Investigators have discovered that targeting specific mechanisms linked to lipid metabolism in immune cells within tumors may improve response to current and future cancer immunotherapies, according to a recent study published in the journal Immunity.
“This paper provides additional evidence that suggests how lipid metabolism plays an important role intrinsically in the CD8+ T-cell compartment, particularly in the tumor microenvironment, and especially in the context of checkpoint blockade therapy,” said Bin Zhang, MD, PhD, the Johanna Dobe Professor of Cancer Immunology and a co-author of the study.
Phospholipid metabolism, or the regulation of lipids to support cell growth and proliferation, is a fundamental metabolic mechanism that can impact how the body’s immune system responds to different pathogens, including cancer.
In the current study, Zhang and his team aimed to determine the impact of the tumor microenvironment on phospholipid metabolism in adaptive immune cells called CD8+ T-cells, which are known to play a key role in tumor surveillance and defense.
Using advanced cellular techniques, the scientists studied peripheral blood mononuclear cells (PBMCs), circulating immune cells found in the blood, and tumor tissue samples from five patients with lung cancer.
From these samples, the investigators found that phospholipid levels were lower in intratumoral CD8+ T-cells than in circulating CD8+ T-cells.

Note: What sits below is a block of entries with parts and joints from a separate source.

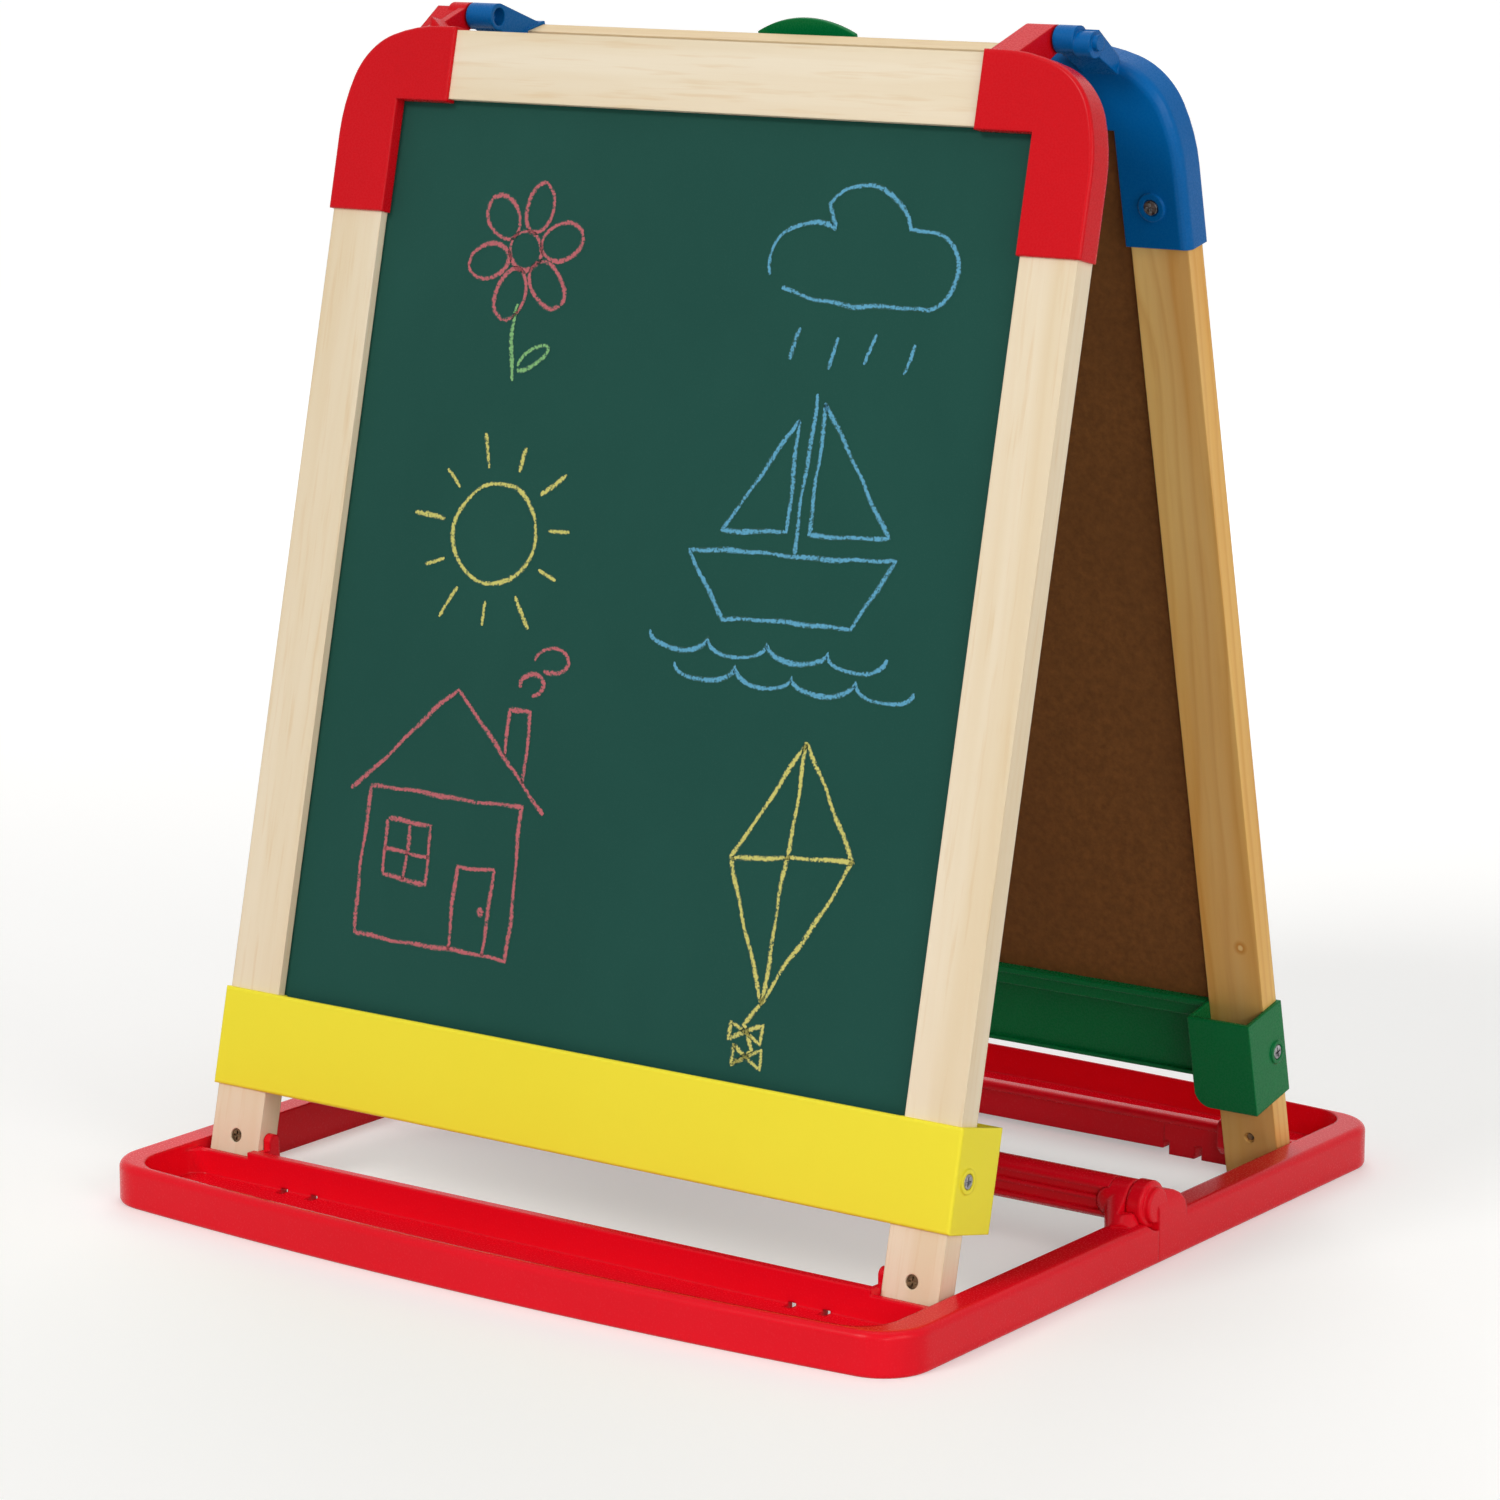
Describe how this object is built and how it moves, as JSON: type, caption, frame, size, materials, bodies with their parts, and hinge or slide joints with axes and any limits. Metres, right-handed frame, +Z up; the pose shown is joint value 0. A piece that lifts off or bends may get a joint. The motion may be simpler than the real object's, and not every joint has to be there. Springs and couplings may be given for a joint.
{
  "type": "kids easel",
  "caption": "Folding tabletop easel for a child: chalkboard and dry-erase frames hinged at the top, with bright plastic corners, on a red two-part tray base.",
  "frame": {"origin": "on the table, at the centre of the base, under the top hinge", "axes": "+X across the boards, to the right when facing the chalkboard; +Y from the chalkboard side to the dry-erase side; +Z up"},
  "size_m": [0.447, 0.4324, 0.5442],
  "materials": {
    "front_wood": "satin",
    "rear_wood": "satin",
    "chalkboard": "matte",
    "white_board": "gloss",
    "red_plastic": "satin",
    "base_plastic": "satin",
    "blue_plastic": "satin",
    "yellow_plastic": "satin",
    "green_plastic": "satin",
    "steel": "satin"
  },
  "bodies": {
    "front_base": {"front_base": "base_plastic", "base_crossbar": "base_plastic", "base_hinge_pins": "steel"},
    "rear_base": {"rear_base": "base_plastic"},
    "front_frame": {"front_left_stile": "front_wood", "front_right_stile": "front_wood", "front_top_rail": "front_wood", "chalkboard": "chalkboard", "front_left_corner": "red_plastic", "front_right_corner": "red_plastic", "front_bottom_rail": "yellow_plastic", "front_corner_screws": "steel", "front_rail_screws": "steel", "front_foot_screws": "steel", "front_pivot_pins": "steel"},
    "rear_frame": {"rear_left_stile": "rear_wood", "rear_right_stile": "rear_wood", "rear_top_rail": "rear_wood", "dry_erase_board": "white_board", "rear_left_corner": "blue_plastic", "rear_right_corner": "blue_plastic", "rear_bottom_rail": "green_plastic", "rear_corner_screws": "steel", "rear_rail_screws": "steel", "rear_foot_screws": "steel", "rear_pivot_pins": "steel", "rear_hinge_pin": "steel", "front_hinge_pin": "steel", "clip_base": "green_plastic", "clip_pin": "steel", "clip_spring": "steel"},
    "clip_lever": {"clip_lever": "green_plastic"}
  },
  "joints": [
    {"name": "base_fold", "type": "hinge", "parent": "front_base", "child": "rear_base", "pos_m": [0, 0, 0.027], "axis": [1, 0, 0], "range_deg": [0, 160.66]},
    {"name": "front_leg_pivot", "type": "hinge", "parent": "front_base", "child": "front_frame", "pos_m": [0, -0.14236, 0.0225], "axis": [1, 0, 0], "range_deg": [0, 92.78]},
    {"name": "rear_leg_pivot", "type": "hinge", "parent": "rear_base", "child": "rear_frame", "pos_m": [0, 0.14236, 0.0225], "axis": [1, 0, 0], "range_deg": [-92.78, 0]},
    {"name": "clip_pivot", "type": "hinge", "parent": "rear_frame", "child": "clip_lever", "pos_m": [0, 0.0409, 0.52302], "axis": [1, 0, 0], "range_deg": [0, 24], "stiffness_Nm_per_rad": 0.12, "springref_deg": -14.32}
  ],
  "couplings": [
    {"joint": "front_leg_pivot", "follows": "base_fold", "ratio": 0.57718},
    {"joint": "rear_leg_pivot", "follows": "base_fold", "ratio": -0.57718}
  ]
}
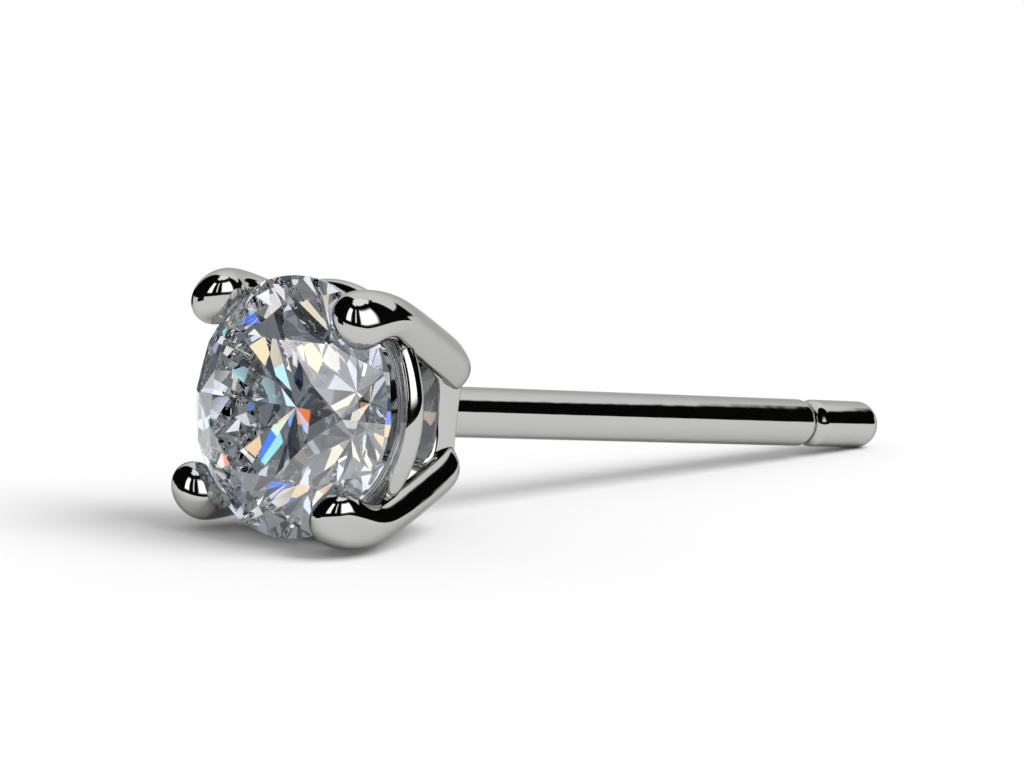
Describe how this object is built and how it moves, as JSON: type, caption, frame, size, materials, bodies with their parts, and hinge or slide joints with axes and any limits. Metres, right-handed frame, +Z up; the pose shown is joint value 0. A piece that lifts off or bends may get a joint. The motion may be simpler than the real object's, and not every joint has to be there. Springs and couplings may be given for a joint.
{
  "type": "stud earring",
  "caption": "Stud earring: a round brilliant stone held by prongs on an open basket, with a straight grooved post behind it.",
  "frame": {"origin": "on the surface that the stud lies on, under the middle of its box", "axes": "the stone faces -Y, the post runs back along +Y and slightly down, +X is across the stone, +Z is up"},
  "size_m": [0.004, 0.0154, 0.004],
  "materials": {
    "white_gold": "mirror-polished rhodium-plated white gold",
    "diamond": "clear faceted and polished"
  },
  "bodies": {
    "root": {"setting": "white_gold", "stone": "diamond"}
  },
  "joints": []
}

Notably, intratumoral CD8+ T-cells showed decreased expression of the phospholipid phosphatase 1 enzyme (PLPP1), which accelerates phospholipid synthesis.
Using genome editing to delete PLPP1 from these CD8+ T-cells impaired antitumor immunity and promoted T-cell death through ferroptosis, a newly discovered type of cell death that is dependent on iron accumulation and lipid peroxidation, which results in oxidative stress. Furthermore, the investigators found that PD-1 (programmed death-1) signaling – a known regulator of immune system function – in CD8+ T-cells ultimately suppressed PLPP1 expression.
The findings suggest that PD-1 signaling regulates phospholipid metabolism in CD8+ T-cells, which has implications for improving patient response to current immunotherapies and informing the development of new therapeutic strategies.
“I think increasing this molecule, PLPP1, in CD8+ T-cells may be the key to allow these T-cells to better respond to checkpoint blockade therapy,” said Zhang, who is also a professor of Medicine in the Division of Hematology and Oncology, of Microbiology-Immunology and of Pathology. “We still have lots of questions in terms of translational potential, but this seems like a very attractive target.”
Zhang is also a co-leader of the Tumor Environment and Metastasis Program at the Robert H. Lurie Comprehensive Cancer Center of Northwestern University and a member of the Center for Human Immunobiology.
This work was supported by the National Key R&D Program: Intergovernmental International Science and Technology Innovation Cooperation Project (grant 2022YFE0141000), the National Natural Science Foundation of China (grants 82102869, 82001659, and 82272873), the Central Government of Henan Province Guides Local Science and Technology Development Fund Projects (grant Z20221343036), the Medical Science and Technology Project of Henan Province (grants SBGJ202103083 and SBGJ202101010), the Innovation Team Project within the First Affiliated Hospital of Zhengzhou University (grant QNCXTD2023010), and the Major Public Welfare Projects in Henan Province (grant 201300310400).